Required task: Your task is to return, exactly, the run of lines starting at the line holding "base_cover();" and ending at the line holding "bpy.context.scene.collection.objects.link(empty)", both ends included and no other lines.

○ ○ ○

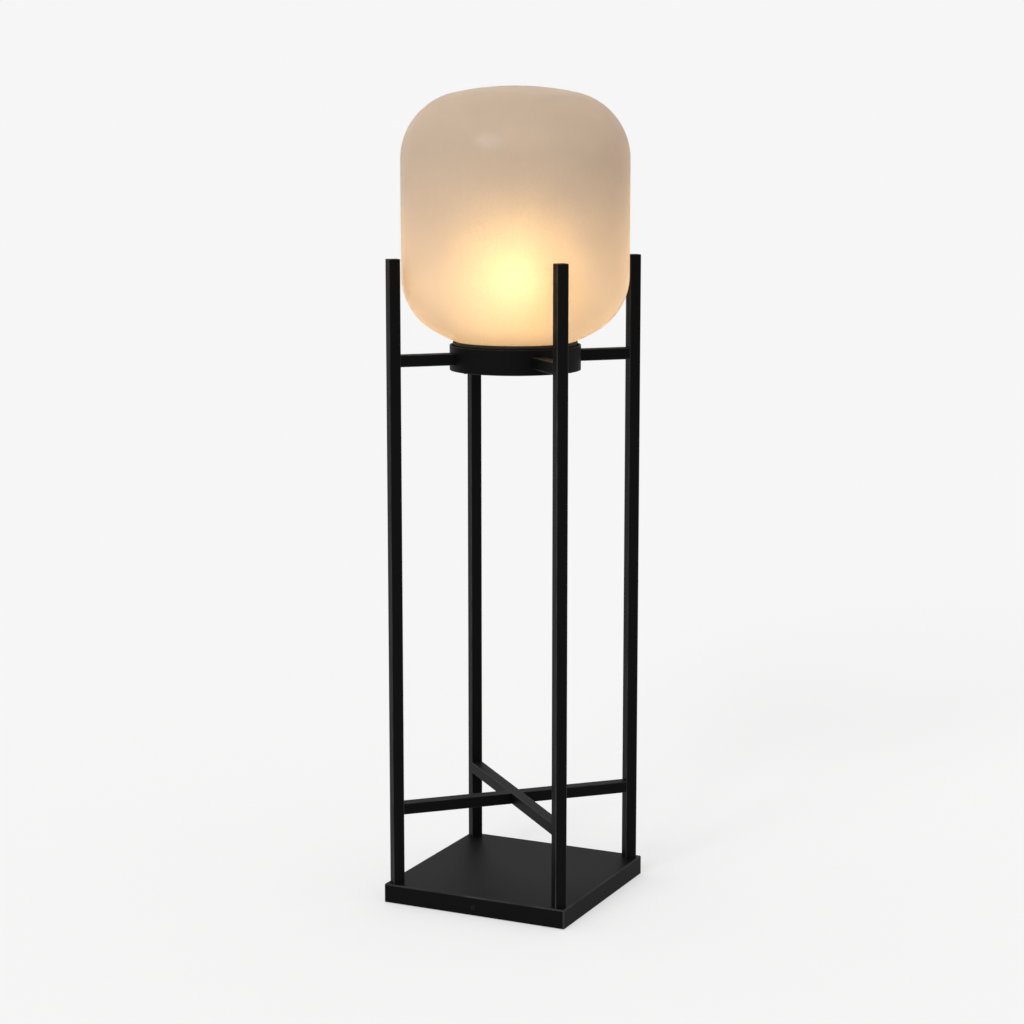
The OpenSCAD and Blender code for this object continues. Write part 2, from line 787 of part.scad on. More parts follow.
// Screw cap with its rolled thread
module bulb_cap() {
    pitch = 3.6;
    depth = 0.8;
    wall = 0.5;
    turns = 4;
    z0 = cap_low;
    crest = cap_d / 2;
    top = bulb_cap_h - cap_lap;
    waves = [for (i = [0:turns - 1], k = [0:3])
        [crest - depth * (k < 2 ? 1 : 0), z0 + 1.5 + (i + k / 4) * pitch]];
    color("#c3c5c8") translate([0, 0, bulb_z]) rotate_extrude() difference() {
        polygon(concat([[0, z0], [crest - 2, z0]], waves, [
            [crest - depth, z0 + 2 + turns * pitch], [crest, top - 0.5], [crest, top], [0, top]
        ]));
        translate([-over, z0 + cap_web]) square([crest - depth - wall + over, top]);
    }
}

// Dark glass insulator between the cap and the tip contact
module bulb_insulator() {
    color("#2a2233") translate([0, 0, bulb_z + tip_h]) rotate_extrude()
        polygon([[0, 0], [5, 0], [cap_d / 2 - 2, insulator_h], [0, insulator_h]]);
}

module bulb_contact() {
    color("#c9cbce") translate([0, 0, bulb_z]) rotate_extrude()
        polygon([[0, 0], [3, 0], [4.5, tip_h], [0, tip_h]]);
}

// Glass stem with the little arms that hold the filaments
module bulb_stem() {
    foot_z = bulb_z + cap_low + cap_web;
    low = globe_z - filament_l / 2 + 3;
    high = globe_z + filament_l / 2 - 3;
    flare_top = low - stem_neck;
    color("#e6ebe8") union() {
        translate([0, 0, foot_z]) cylinder(r = 5, h = flare_top - foot_z);
        translate([0, 0, flare_top - 1]) cylinder(r = 1.5, h = high - flare_top + 2, $fn = 32);
        for (i = [0:filaments - 1], z = [low, high])
            rotate([0, 0, i * 360 / filaments]) translate([0, 0, z]) rotate([0, 90, 0])
                cylinder(r = 0.5, h = filament_pos - filament_r, $fn = 16);
    }
}

// Straight light filaments round the stem
module bulb_filaments() {
    color("#ffd98a") for (i = [0:filaments - 1])
        rotate([0, 0, i * 360 / filaments]) translate([filament_pos, 0, globe_z - filament_l / 2])
            cylinder(r = filament_r, h = filament_l, $fn = 32);
}

// ---------- glass ----------

// Half outline of the glass, at a distance t inside its outer face
module shade_half(t) {
    crown = crown_r - t;
    bowl = bowl_r - t;
    crown_side = atan2(shoulder_z - crown_z, shoulder_x);
    bowl_side = atan2(bowl_z - hip_z, hip_x);
    far = 2 * crown_r;
    union() {
        intersection() {
            translate([0, crown_z]) circle(r = crown, $fn = 360);
            translate([0, crown_z]) polygon([[0, 0], far * [cos(crown_side), sin(crown_side)], [0, far]]);
        }
        intersection() {
            translate([0, bowl_z]) circle(r = bowl, $fn = 360);
            translate([0, bowl_z]) polygon([[0, 0], [0, -far], far * [cos(bowl_side), -sin(bowl_side)]]);
        }
        translate([shoulder_x, shoulder_z]) circle(r = shoulder_r - t, $fn = 180);
        translate([hip_x, hip_z]) circle(r = hip_r - t, $fn = 180);
        translate([0, hip_z]) square([shade_r - t, shoulder_z - hip_z]);
    }
}

// Frosted glass drum with a round mouth below
module glass_shade() {
    color("#e3cdb4") rotate_extrude($fn = 180) difference() {
        intersection() {
            shade_half(0);
            translate([0, bowl_low - over]) square([shade_r + over, shade_h + 2 * over]);
        }
        shade_half(glass_t);
        translate([-over, bowl_low - over]) square([mouth_r + over, bowl_r / 4]);
    }
}

base_cover();
bottom_plate();
plate_brackets();
ballast_plate();
foot(1, 1);  // foot_back_right
foot(-1, 1);  // foot_back_left
foot(-1, -1);  // foot_front_left
foot(1, -1);  // foot_front_right
side_screws();
cord_grommet();
terminal_block();
terminal_screws();
earth_stud();
lead_live();
lead_neutral();
lead_earth();
leg(right);  // leg_right
leg(back);  // leg_back
leg(left);  // leg_left
leg(front);  // leg_front
leg_cap(right);  // leg_cap_right
leg_cap(back);  // leg_cap_back
leg_cap(left);  // leg_cap_left
leg_cap(front);  // leg_cap_front
leg_plug(right);  // leg_plug_right
leg_plug(back);  // leg_plug_back
leg_plug(left);  // leg_plug_left
leg_plug(front);  // leg_plug_front
leg_rods();
leg_nuts();
leg_washers();
brace_long();
brace_half(left);  // brace_left
brace_half(right);  // brace_right
arm(right);  // arm_right
arm(back);  // arm_back
arm(left);  // arm_left
arm(front);  // arm_front
support_ring();
ring_under_plate();
under_plate_screws();
shade_tray();
tray_screws();
rim_seal();
holder_rod();
holder_nut();
holder_washer();
holder_cup();
holder_shell();
holder_core();
holder_screw_shell();
holder_contact();
bulb_globe();
bulb_cap();
bulb_insulator();
bulb_contact();
bulb_stem();
bulb_filaments();
glass_shade();
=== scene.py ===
"""Looks of the lantern floor lamp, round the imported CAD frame.

It models the visible pieces again, gives every piece its finish, and sets up the studio and the camera.
Metres, +Z up. The base's sides lie along X and Y, and the legs, arms and braces lie on its diagonals.
"""

import json
import math

import bmesh
import bpy
from mathutils import Matrix, Vector


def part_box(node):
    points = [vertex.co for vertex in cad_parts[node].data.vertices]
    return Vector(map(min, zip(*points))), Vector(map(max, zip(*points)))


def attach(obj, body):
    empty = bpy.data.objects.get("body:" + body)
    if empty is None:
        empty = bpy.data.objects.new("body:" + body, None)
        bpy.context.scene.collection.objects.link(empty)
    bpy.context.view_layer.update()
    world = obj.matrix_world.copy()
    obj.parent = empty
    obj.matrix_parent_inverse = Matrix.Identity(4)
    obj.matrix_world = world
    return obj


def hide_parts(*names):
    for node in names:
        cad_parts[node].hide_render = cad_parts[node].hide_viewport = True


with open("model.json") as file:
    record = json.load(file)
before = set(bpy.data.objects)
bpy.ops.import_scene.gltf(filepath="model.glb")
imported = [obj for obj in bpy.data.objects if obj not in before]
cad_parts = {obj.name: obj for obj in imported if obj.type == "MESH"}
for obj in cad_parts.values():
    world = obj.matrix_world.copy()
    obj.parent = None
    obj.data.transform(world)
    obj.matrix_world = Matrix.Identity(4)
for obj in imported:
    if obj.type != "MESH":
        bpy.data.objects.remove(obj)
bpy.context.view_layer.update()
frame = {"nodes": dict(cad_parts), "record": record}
MM = 0.001
FULL_TURN = 2 * math.pi

# Two places nearer than this are the same
CLOSE = 0.01 * MM

# Surfaces that meet at less than this are shaded as one
SMOOTH_BELOW = math.radians(35)

# Corners, counter-clockwise from (+X,+Y), and the direction of each in degrees
CORNERS = {"right": 45, "back": 135, "left": 225, "front": 315}

# Square tube of the legs, arms and braces
TUBE = 18 * MM
TUBE_WALL = 1.2 * MM
TUBE_CORNER = 1.2 * MM


# ---------- sizes read from the frame ----------


def low(node, axis):
    """Lowest place of a CAD node along an axis (0, 1 or 2)."""
    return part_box(node)[0][axis]


def high(node, axis):
    """Highest place of a CAD node along an axis (0, 1 or 2)."""
    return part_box(node)[1][axis]


def middle(node):
    """Middle of a CAD node's box."""
    lowest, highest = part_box(node)
    return (lowest + highest) / 2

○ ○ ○

Right answer:
base_cover();
bottom_plate();
plate_brackets();
ballast_plate();
foot(1, 1);  // foot_back_right
foot(-1, 1);  // foot_back_left
foot(-1, -1);  // foot_front_left
foot(1, -1);  // foot_front_right
side_screws();
cord_grommet();
terminal_block();
terminal_screws();
earth_stud();
lead_live();
lead_neutral();
lead_earth();
leg(right);  // leg_right
leg(back);  // leg_back
leg(left);  // leg_left
leg(front);  // leg_front
leg_cap(right);  // leg_cap_right
leg_cap(back);  // leg_cap_back
leg_cap(left);  // leg_cap_left
leg_cap(front);  // leg_cap_front
leg_plug(right);  // leg_plug_right
leg_plug(back);  // leg_plug_back
leg_plug(left);  // leg_plug_left
leg_plug(front);  // leg_plug_front
leg_rods();
leg_nuts();
leg_washers();
brace_long();
brace_half(left);  // brace_left
brace_half(right);  // brace_right
arm(right);  // arm_right
arm(back);  // arm_back
arm(left);  // arm_left
arm(front);  // arm_front
support_ring();
ring_under_plate();
under_plate_screws();
shade_tray();
tray_screws();
rim_seal();
holder_rod();
holder_nut();
holder_washer();
holder_cup();
holder_shell();
holder_core();
holder_screw_shell();
holder_contact();
bulb_globe();
bulb_cap();
bulb_insulator();
bulb_contact();
bulb_stem();
bulb_filaments();
glass_shade();
=== scene.py ===
"""Looks of the lantern floor lamp, round the imported CAD frame.

It models the visible pieces again, gives every piece its finish, and sets up the studio and the camera.
Metres, +Z up. The base's sides lie along X and Y, and the legs, arms and braces lie on its diagonals.
"""

import json
import math

import bmesh
import bpy
from mathutils import Matrix, Vector


def part_box(node):
    points = [vertex.co for vertex in cad_parts[node].data.vertices]
    return Vector(map(min, zip(*points))), Vector(map(max, zip(*points)))


def attach(obj, body):
    empty = bpy.data.objects.get("body:" + body)
    if empty is None:
        empty = bpy.data.objects.new("body:" + body, None)
        bpy.context.scene.collection.objects.link(empty)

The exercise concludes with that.